Sunday, March 3, 2013

I'll take a side of perseverance with that disappointment

So, if you read my last post it was full of hope and this sense of abandon.  Then this familiar friend, disappointment showed up and tried to show off.  Why is it that during a season of coming into joy?   Does there really need to be perseverance now?   Apparently :)

For since the world began, no ear has heard and no eye has seen a God like you, who works for those who wait for him. Isaiah 64:4

The thing is I'm not a quitter.  I'm a glass half full kind of gal.   I count my blessings in little ways, allowing myself to see that my expectations were just that; expectations.  It means that there's more than I could ever hope or imagine coming, still coming.  

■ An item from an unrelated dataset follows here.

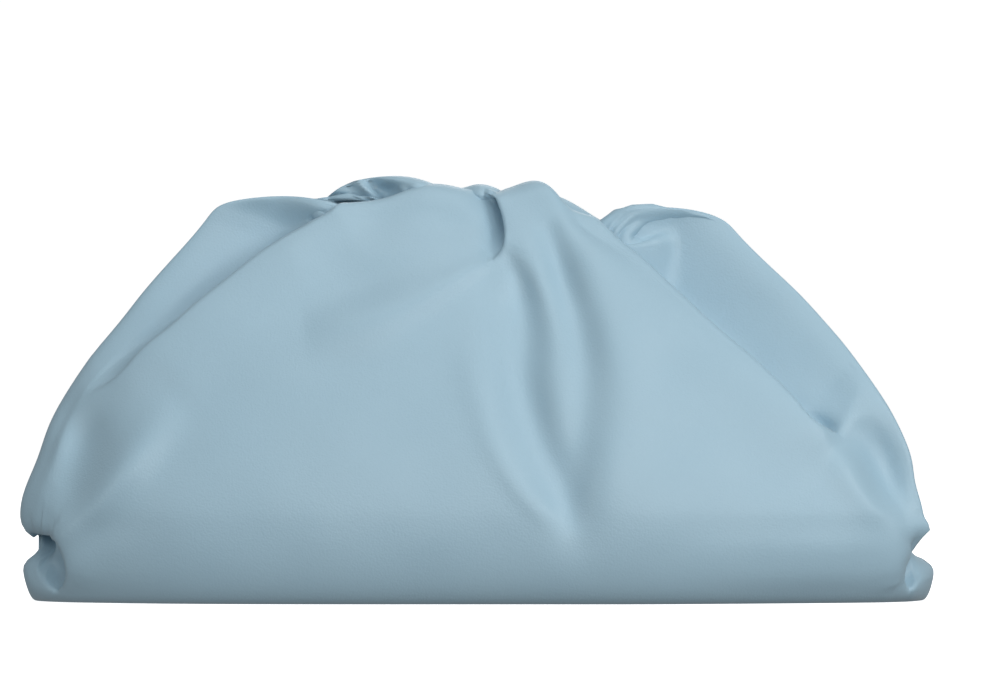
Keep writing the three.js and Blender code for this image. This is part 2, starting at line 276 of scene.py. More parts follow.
def base_points(line, share):
    z = share * BELLY_HEIGHT
    under = 1 - np.sqrt(1 - (1 - share) ** 2)
    x, y = foot_at(line, z)
    endward = np.sign(line["foot"]) * line["foot"] ** 2
    return x - BASE_INSET_ENDS * under * endward, y - line["facing"] * BASE_INSET_FRONT * under, z


def wall_points(line, up):
    cx, cy, cz, out, radius = crest_of(line)
    z = mix(BELLY_HEIGHT, cz, up)
    x, y = foot_at(line, z)
    fold = line["facing"] * line["fold"] * FOLD_REACH
    grown = np.clip((up - line["fades"]) / (1 - line["fades"]), 0, 1)
    risen = grown * (2 - grown) + FOLD_SWELL * 4 * grown * (1 - grown)
    plain_top = cy + out[1] * radius - fold
    wall_x = mix(x, cx + out[0] * radius, up ** line["bow"])
    return wall_x, mix(y, plain_top, up**WALL_HOLLOW) + fold * risen, z


def crest_points(line, over):
    cx, cy, cz, out, radius = crest_of(line)
    angle = over * ROLL_TURN * math.pi
    pulled = ROLL_PULL * smooth((over - ROLL_PULL_START) / (1 - ROLL_PULL_START))
    x = mix(cx + out[0] * radius * np.cos(angle), line["seat"][0], pulled)
    return x, cy + out[1] * radius * np.cos(angle), cz + radius * np.sin(angle)


def throat_points(line, down):
    x, y, z = (float(c) for c in crest_points(line, 1.0))
    seat_x, seat_y = line["seat"]
    return mix(x, seat_x, 1 - (1 - down) ** 2), mix(y, seat_y, down), mix(z, FRAME_TOP + SEAT_RISE, down)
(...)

I also got to experience a few new things in this unfurling of my heart season.  One was pursuit.  The other was anticipation.  I loved how those felt to me; loved how I responded to them.  God still whispering in my heart how he longs to know me even more

'O, love that will not let go.  I rest me weary soul in thee, I give you back this life I owe, and in your ocean depths its flow may richer fuller be' ~George Matheson

That's what I'm after... a richer fuller being.  I want to be richer and fuller and maybe a bit more vulnerable.  Maybe not too vulnerable, but willing to see what will happen when I rest in God.  Although I would like to remind Him that this unfurling of my heart was his idea :)

I think there's more God wants to say about all of this, so off now to hide my heart once again in him. 

Blessings to you and your hearts my friends!